Our report card grades speak to “M – meeting expectations” but those can be confining. How do we measure the teaching and learning opportunities we try on beyond expectations? If we limit ourselves to a simple set of skills, we may meet those expectations but we’re short changing ourselves.
It is in the personal connections we make via the web of ideas that we make the most sense, ask the deeper questions, apply learning in broader ways. You can’t grade that because you can’t fully understand where that experience is going to take you. It’s organic.
Speaking of organic, I have started a new blog with a new twist on my thinking as a retired educator. Guest bloggers with an organic approach to education are invited to write a guest post. I hope you will consider adding to the conversations over at Organic Educator. It’s still in it’s infancy, but I am drawn to jotting down thoughts and ideas already. This blog will grow and change right along with me. Peace in life-long learning~
That’s true — there are so many intangibles that can’t be assessed … and that is where the data-driven environment we teach in now falls short …

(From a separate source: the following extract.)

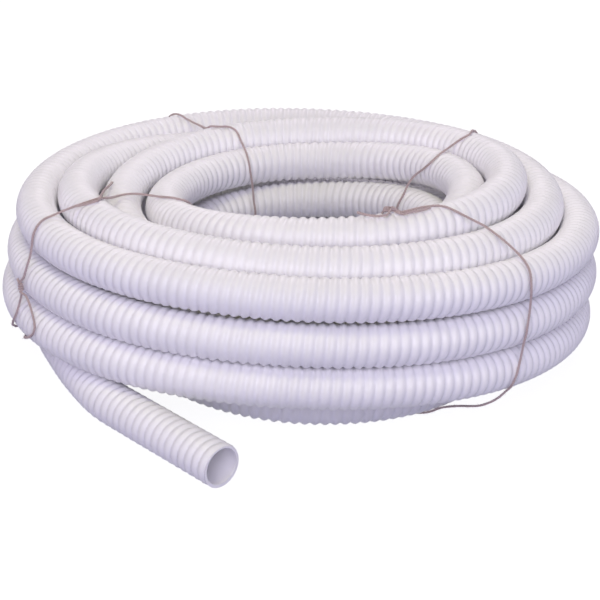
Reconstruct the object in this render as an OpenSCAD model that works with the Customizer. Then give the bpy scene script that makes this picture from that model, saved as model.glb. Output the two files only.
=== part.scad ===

Thanks for sharing your process around this. I also had my 4th/5th grade ELA students evaluate my teaching this year. I used pre-fab questions from a book I read (Visible Learning for Teachers). I think yours are more useful and specific to the teaching of language arts. You have inspired me, though, to share my process as well. Stay tuned :-)
I think having many models for doing these kinds of things is helpful. Feel free to steal and remix or whatever helps you.
My teaching partner and I have done this now for the last two years. While it was a bit scary the first time, it has turned out to be something I look forward to at the end of the year. Being vulnerable is difficult, but I think that the message to my students is that I care what they think, they are important, and that they have a voice when it comes to their own learning. We actually have the students give feedback at the end of the second quarter. This helps us to build a stronger classroom community by touching base with students who might not feel so successful. I love that you published the results! Such courageous teaching. Your students are lucky to have such a caring teacher.
I think your point about giving voice to students is important, and they need opportunities for that. Thank you for the kind words.
Kevin, thank you so much for sharing your work. I just emailed your blog to all my teachers.
What a fabulous way to learn from students, strengthen relational trust and communicate to students that their voice is valued.
Love your work.
I would want my own son/daughter in your class, Mr. Hodgson.
Kathy- Assistant Principal
Melton West PS Australia
I think it can be a little nerve-wracking to put yourself out there and make yourself vulnerable to student feedback, but I find that most kids will be very mature about it because they feel that their feedback is wanted and valued. A+ for you!